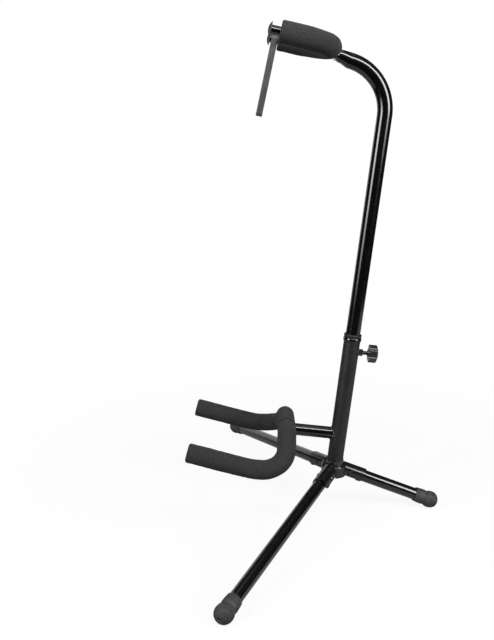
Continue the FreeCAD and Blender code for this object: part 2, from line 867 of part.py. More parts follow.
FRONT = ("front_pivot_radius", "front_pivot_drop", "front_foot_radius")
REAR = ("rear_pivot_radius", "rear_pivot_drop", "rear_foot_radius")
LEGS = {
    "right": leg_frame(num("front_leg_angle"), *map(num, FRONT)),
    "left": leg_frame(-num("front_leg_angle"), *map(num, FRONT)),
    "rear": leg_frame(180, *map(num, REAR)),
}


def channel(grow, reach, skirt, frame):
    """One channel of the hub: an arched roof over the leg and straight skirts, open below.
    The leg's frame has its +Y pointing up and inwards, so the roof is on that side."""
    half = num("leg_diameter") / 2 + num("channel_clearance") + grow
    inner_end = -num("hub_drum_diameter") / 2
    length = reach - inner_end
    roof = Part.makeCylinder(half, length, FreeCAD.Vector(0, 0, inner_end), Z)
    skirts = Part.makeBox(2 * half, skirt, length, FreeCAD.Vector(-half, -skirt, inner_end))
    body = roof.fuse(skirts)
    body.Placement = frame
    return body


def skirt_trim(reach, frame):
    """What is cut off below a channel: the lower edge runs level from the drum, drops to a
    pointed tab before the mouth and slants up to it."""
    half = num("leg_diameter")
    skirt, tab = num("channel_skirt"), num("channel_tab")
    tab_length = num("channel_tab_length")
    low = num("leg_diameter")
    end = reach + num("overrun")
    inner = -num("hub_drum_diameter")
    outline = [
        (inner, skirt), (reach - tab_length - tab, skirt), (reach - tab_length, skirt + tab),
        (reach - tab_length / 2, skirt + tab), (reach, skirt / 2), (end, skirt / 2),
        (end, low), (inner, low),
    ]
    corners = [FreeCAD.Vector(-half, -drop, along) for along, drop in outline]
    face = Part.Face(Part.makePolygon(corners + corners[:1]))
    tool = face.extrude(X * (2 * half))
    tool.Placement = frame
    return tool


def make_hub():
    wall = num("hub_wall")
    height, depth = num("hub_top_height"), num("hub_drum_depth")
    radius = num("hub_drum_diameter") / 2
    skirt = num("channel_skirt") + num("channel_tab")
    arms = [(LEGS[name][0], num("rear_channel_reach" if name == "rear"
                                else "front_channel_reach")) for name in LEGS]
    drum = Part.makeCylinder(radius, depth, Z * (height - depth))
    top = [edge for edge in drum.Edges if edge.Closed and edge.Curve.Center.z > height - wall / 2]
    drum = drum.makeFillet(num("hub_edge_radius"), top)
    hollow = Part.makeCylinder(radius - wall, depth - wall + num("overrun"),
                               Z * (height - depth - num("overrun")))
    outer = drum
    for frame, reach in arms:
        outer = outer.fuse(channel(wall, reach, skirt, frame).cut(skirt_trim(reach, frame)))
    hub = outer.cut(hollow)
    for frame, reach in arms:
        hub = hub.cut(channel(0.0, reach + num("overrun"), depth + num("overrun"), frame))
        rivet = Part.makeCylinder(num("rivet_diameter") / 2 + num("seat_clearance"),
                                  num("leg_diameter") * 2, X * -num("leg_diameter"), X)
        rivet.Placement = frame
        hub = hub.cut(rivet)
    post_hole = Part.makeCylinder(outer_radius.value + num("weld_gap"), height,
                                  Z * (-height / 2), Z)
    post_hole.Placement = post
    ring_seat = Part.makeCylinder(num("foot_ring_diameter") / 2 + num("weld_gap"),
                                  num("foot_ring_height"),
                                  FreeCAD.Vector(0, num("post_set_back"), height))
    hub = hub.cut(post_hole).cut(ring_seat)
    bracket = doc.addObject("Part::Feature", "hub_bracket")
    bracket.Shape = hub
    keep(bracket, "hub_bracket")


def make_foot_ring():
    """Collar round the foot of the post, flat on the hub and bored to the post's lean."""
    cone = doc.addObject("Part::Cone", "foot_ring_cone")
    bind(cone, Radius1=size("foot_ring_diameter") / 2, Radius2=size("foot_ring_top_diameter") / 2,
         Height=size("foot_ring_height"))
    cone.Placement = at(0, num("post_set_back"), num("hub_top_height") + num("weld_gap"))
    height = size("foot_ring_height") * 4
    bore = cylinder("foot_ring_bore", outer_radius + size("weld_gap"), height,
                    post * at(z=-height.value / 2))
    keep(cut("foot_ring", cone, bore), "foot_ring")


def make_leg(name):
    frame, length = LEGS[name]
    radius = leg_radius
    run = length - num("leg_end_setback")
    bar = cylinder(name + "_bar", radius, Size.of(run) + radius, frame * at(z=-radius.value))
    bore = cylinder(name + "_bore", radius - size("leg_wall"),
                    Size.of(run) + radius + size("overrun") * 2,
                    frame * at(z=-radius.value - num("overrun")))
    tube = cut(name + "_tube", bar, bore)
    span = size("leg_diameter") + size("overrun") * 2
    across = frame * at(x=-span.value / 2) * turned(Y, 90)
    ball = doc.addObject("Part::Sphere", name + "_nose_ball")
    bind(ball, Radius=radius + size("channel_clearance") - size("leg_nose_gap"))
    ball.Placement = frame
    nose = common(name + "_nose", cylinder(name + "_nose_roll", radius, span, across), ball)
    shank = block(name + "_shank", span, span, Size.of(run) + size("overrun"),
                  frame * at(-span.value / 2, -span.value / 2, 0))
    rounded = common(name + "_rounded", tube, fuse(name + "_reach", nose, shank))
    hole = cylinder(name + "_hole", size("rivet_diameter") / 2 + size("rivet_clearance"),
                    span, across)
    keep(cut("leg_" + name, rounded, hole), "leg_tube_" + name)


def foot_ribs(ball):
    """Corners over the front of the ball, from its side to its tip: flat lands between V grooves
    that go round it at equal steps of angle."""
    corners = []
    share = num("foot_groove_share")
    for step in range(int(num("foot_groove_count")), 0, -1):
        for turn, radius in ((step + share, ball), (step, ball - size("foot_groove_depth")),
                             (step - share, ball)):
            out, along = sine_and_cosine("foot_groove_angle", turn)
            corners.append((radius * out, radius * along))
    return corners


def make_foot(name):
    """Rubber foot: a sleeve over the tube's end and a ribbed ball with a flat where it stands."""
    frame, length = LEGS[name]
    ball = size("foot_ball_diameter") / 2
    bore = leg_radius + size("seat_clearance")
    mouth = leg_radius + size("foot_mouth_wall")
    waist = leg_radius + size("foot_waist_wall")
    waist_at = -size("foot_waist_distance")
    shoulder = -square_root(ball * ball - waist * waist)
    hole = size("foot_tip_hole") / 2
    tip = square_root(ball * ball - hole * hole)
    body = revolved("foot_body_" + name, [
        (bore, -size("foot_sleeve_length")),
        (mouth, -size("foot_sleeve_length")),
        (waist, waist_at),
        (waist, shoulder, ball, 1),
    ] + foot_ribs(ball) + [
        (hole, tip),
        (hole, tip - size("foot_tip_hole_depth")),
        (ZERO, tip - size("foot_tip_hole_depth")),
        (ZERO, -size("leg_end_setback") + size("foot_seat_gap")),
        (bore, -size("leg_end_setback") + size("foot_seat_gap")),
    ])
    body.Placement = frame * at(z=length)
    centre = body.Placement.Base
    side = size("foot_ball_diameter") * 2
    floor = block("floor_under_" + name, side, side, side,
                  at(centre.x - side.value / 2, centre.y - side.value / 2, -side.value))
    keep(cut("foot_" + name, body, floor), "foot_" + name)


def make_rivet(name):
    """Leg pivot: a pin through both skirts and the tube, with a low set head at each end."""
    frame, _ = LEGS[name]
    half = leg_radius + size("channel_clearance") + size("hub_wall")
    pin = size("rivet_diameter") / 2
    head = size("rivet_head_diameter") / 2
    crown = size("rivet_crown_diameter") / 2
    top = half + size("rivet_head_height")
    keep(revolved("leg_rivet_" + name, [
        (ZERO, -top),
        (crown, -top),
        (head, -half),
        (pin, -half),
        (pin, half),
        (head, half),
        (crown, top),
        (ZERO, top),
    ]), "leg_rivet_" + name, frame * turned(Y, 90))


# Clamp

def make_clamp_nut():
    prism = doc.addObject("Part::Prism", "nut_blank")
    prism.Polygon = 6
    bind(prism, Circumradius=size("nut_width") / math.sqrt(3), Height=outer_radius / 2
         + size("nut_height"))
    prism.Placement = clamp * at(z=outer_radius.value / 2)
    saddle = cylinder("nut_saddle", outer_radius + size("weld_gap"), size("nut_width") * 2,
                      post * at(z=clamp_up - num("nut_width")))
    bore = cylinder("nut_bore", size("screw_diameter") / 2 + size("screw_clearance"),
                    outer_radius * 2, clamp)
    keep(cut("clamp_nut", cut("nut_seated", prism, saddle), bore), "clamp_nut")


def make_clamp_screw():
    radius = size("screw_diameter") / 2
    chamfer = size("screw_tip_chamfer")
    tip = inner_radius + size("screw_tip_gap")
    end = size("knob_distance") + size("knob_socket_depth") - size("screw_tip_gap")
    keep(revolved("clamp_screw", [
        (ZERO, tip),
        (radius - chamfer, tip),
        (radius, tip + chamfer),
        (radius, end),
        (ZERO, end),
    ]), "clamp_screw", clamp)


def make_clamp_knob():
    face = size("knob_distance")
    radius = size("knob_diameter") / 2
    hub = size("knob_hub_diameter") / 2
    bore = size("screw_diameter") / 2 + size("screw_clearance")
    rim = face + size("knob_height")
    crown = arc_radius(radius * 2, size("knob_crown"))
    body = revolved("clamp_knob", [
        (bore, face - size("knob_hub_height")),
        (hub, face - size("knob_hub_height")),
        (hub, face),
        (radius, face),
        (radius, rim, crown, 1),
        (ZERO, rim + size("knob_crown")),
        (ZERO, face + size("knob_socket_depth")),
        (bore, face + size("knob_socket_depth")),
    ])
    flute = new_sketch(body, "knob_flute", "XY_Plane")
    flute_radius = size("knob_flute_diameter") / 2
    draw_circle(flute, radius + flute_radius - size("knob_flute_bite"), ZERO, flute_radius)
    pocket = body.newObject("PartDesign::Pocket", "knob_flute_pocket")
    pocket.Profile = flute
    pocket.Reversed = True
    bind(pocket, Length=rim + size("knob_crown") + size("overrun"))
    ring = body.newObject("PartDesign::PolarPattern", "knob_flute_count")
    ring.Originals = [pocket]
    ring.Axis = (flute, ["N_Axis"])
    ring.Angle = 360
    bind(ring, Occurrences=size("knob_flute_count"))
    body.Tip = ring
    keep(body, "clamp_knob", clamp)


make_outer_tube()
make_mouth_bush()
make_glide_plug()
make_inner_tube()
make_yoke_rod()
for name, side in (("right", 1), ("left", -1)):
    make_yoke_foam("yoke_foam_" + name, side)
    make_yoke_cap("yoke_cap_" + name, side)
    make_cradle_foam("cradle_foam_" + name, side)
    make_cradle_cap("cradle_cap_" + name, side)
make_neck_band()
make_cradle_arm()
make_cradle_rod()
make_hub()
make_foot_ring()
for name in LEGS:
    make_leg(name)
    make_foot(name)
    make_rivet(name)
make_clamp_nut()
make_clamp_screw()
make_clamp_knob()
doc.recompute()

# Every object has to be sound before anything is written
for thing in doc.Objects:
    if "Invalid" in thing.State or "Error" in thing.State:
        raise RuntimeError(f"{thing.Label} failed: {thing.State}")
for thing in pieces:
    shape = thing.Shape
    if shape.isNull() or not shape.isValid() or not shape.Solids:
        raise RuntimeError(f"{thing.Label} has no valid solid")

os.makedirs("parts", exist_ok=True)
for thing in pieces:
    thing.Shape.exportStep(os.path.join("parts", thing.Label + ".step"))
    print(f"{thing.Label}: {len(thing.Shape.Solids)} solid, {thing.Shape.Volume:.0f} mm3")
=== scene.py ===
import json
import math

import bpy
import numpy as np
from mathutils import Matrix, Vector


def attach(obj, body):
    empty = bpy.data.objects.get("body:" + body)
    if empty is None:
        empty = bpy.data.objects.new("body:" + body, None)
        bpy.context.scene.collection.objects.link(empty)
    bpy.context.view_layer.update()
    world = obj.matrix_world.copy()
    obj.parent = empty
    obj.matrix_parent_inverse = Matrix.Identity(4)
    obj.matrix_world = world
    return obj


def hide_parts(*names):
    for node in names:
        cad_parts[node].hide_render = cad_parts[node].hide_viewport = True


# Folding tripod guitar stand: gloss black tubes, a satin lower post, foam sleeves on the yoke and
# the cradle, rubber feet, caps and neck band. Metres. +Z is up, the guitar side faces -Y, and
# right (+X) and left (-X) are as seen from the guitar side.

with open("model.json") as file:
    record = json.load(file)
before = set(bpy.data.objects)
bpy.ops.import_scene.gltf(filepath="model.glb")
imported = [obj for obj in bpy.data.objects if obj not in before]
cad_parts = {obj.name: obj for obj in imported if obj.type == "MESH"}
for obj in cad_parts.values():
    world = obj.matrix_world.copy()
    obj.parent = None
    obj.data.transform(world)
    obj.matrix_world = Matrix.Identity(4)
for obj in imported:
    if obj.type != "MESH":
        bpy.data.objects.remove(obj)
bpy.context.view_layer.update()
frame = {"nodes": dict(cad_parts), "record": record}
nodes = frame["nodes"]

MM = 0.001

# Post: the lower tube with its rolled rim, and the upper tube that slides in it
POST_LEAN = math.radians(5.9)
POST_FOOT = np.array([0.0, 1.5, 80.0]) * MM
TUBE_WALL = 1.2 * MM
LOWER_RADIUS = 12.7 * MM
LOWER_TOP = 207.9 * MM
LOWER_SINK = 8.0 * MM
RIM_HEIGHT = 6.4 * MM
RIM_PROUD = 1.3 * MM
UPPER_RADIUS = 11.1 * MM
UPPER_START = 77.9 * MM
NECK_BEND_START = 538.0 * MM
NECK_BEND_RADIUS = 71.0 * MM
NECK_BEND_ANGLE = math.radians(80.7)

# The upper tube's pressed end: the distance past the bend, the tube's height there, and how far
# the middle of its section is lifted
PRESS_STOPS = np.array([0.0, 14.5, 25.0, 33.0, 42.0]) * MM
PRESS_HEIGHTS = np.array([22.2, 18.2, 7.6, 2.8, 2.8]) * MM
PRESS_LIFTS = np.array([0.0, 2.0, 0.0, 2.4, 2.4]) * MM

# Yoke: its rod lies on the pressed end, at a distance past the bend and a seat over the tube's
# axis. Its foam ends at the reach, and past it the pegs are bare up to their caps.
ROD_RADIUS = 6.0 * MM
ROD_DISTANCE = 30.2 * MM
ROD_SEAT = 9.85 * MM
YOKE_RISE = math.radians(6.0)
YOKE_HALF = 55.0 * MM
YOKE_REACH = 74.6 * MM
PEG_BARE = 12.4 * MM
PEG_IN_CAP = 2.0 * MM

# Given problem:
Reprint the data above from the opening line to the line holding "return body", inclusive, and nothing else.

# Task solution:
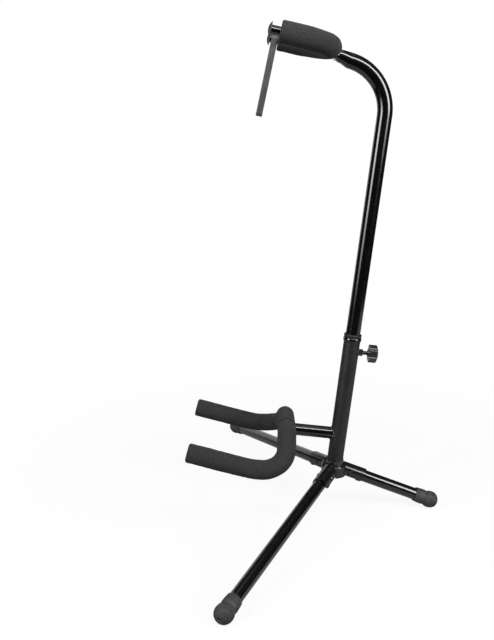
Continue the FreeCAD and Blender code for this object: part 2, from line 867 of part.py. More parts follow.
FRONT = ("front_pivot_radius", "front_pivot_drop", "front_foot_radius")
REAR = ("rear_pivot_radius", "rear_pivot_drop", "rear_foot_radius")
LEGS = {
    "right": leg_frame(num("front_leg_angle"), *map(num, FRONT)),
    "left": leg_frame(-num("front_leg_angle"), *map(num, FRONT)),
    "rear": leg_frame(180, *map(num, REAR)),
}


def channel(grow, reach, skirt, frame):
    """One channel of the hub: an arched roof over the leg and straight skirts, open below.
    The leg's frame has its +Y pointing up and inwards, so the roof is on that side."""
    half = num("leg_diameter") / 2 + num("channel_clearance") + grow
    inner_end = -num("hub_drum_diameter") / 2
    length = reach - inner_end
    roof = Part.makeCylinder(half, length, FreeCAD.Vector(0, 0, inner_end), Z)
    skirts = Part.makeBox(2 * half, skirt, length, FreeCAD.Vector(-half, -skirt, inner_end))
    body = roof.fuse(skirts)
    body.Placement = frame
    return body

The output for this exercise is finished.